The US oil rig count has fallen by a third since October's peak. Oil production last week is estimated at 9.2 mln barrels a day, a record and a 40k increase from the previous week. The rig count is expected to continue to fall, and the historical experience suggests that the rig count is only half way to where it will fall in the coming months. Global output has not peaked.

Lastly, trying to frame the state of monetary policy as a currency war does not yield fruitful results. It is a strange war that the belligerents do not recognize. Journalists and some analysts call it a currency war, but no one else does. The US, the EU, Japan, and even the BRICS have not accused any country of engaging in a beggar-thy neighbor strategy.

It is a strange war that has such an obscure objective. The three weakest currencies over the past six months are the Russian ruble that has lost 43% of its value, the Colombian peso which has fallen 21%, and the Brazilian real which is off 19.5%. All three raised interest rates last year (Russia cut rates this year). Are they winning the currency war? Really?

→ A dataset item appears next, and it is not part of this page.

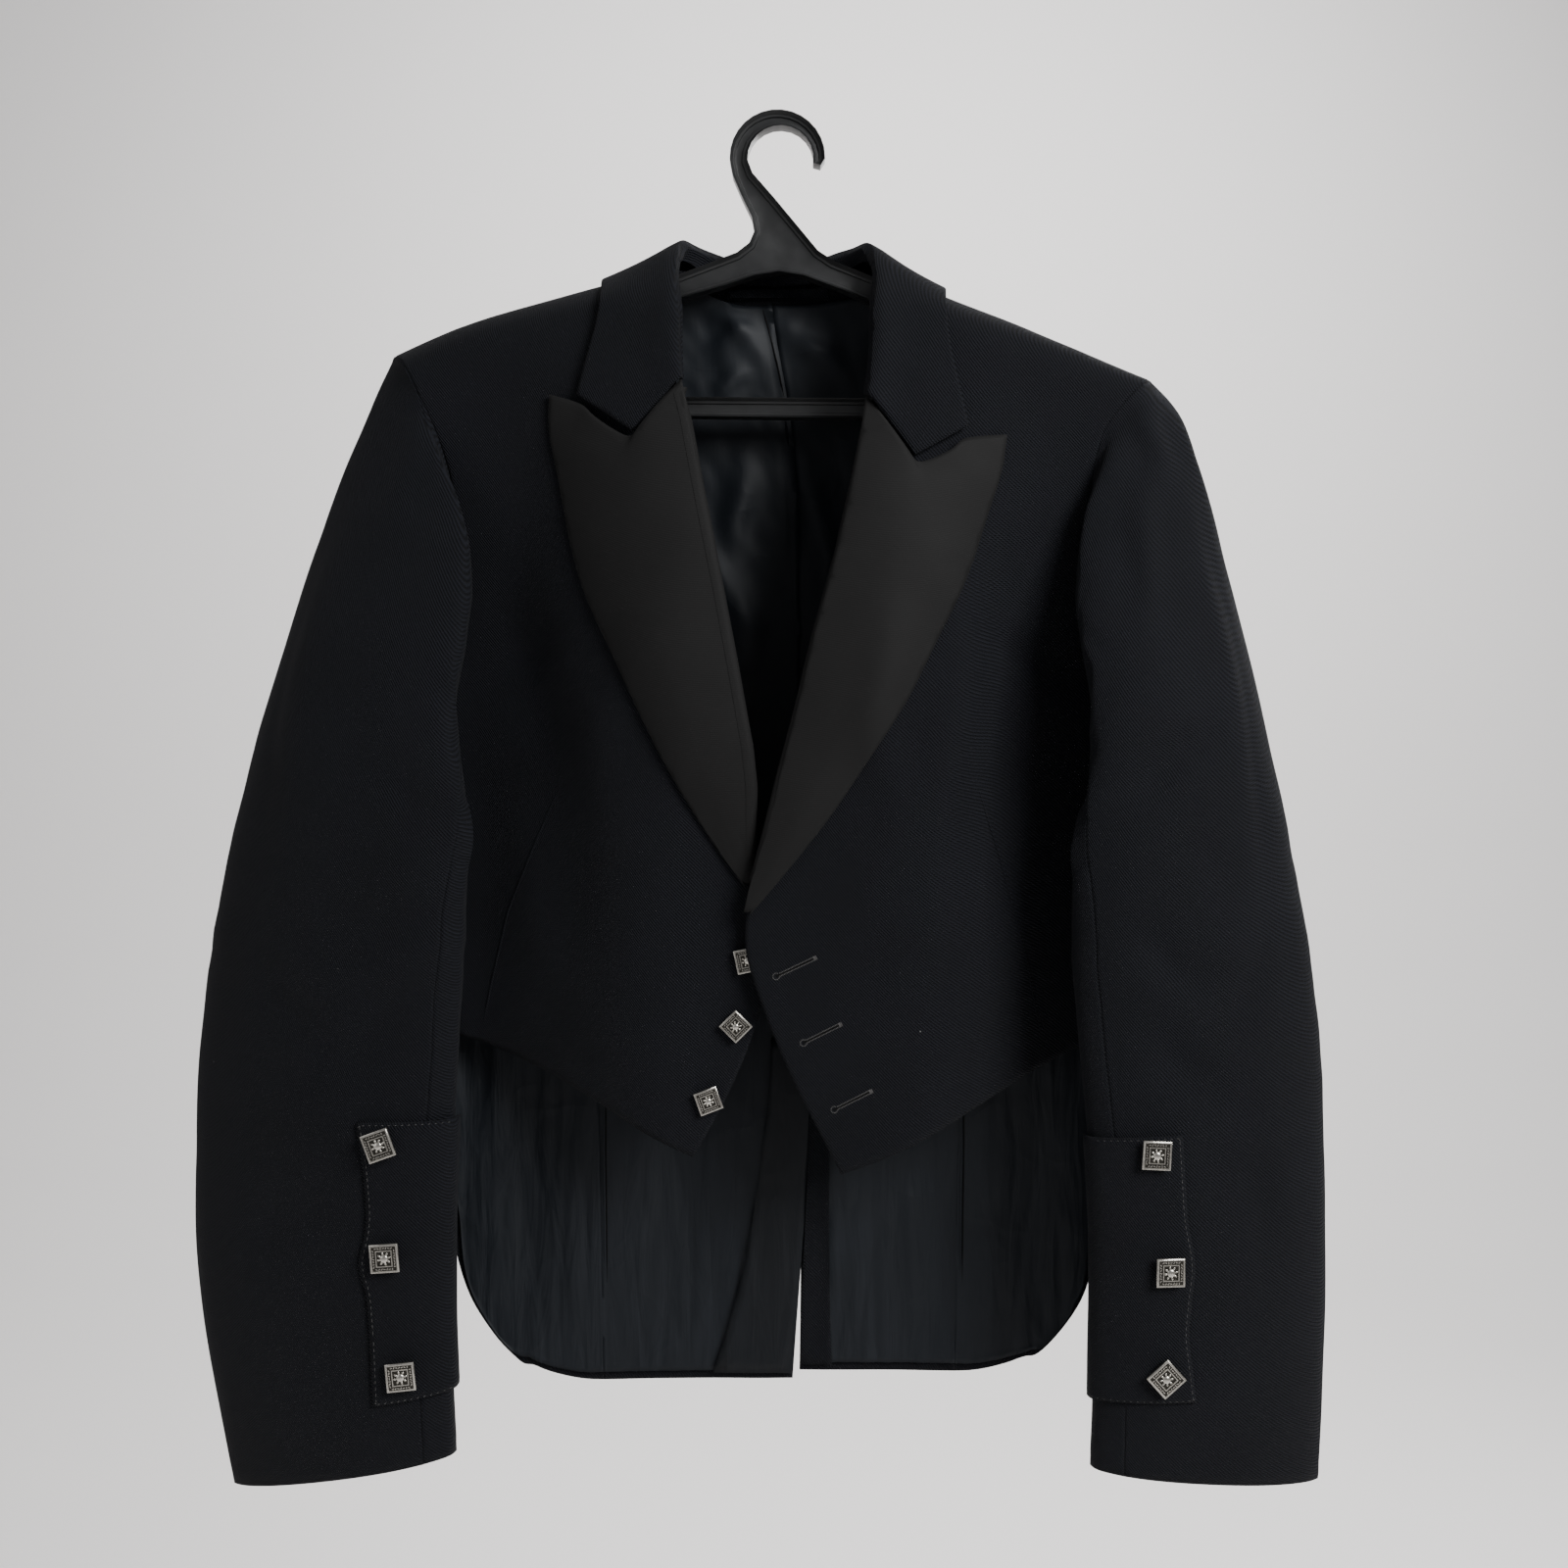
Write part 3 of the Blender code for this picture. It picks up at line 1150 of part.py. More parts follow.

Sweden became the latest European central bank to adopt a negative official rate. Some accused it of engaging in a currency war. The krona has fallen 18.4% against the dollar and about 3.7% against the euro in the past six months. It and the Norwegian krone (-18.8%) are the weakest of the major currencies over this period. Sweden did not need to cut interest rates below zero for its currency to fall sharply.

What do all the countries that have adopted negative interest rates have in common? Not a strong currency, but deflation. Central banks are fighting deflation with the only weapons it has--the price of money and the balance sheet. The G20 endorsed countries use of monetary policy. To call this a war is needlessly alarmist and plays into the hands of protectionists. The reporters and analysts seem almost to be egging on the conflict the way adolescents might a high school brawl, and to what end?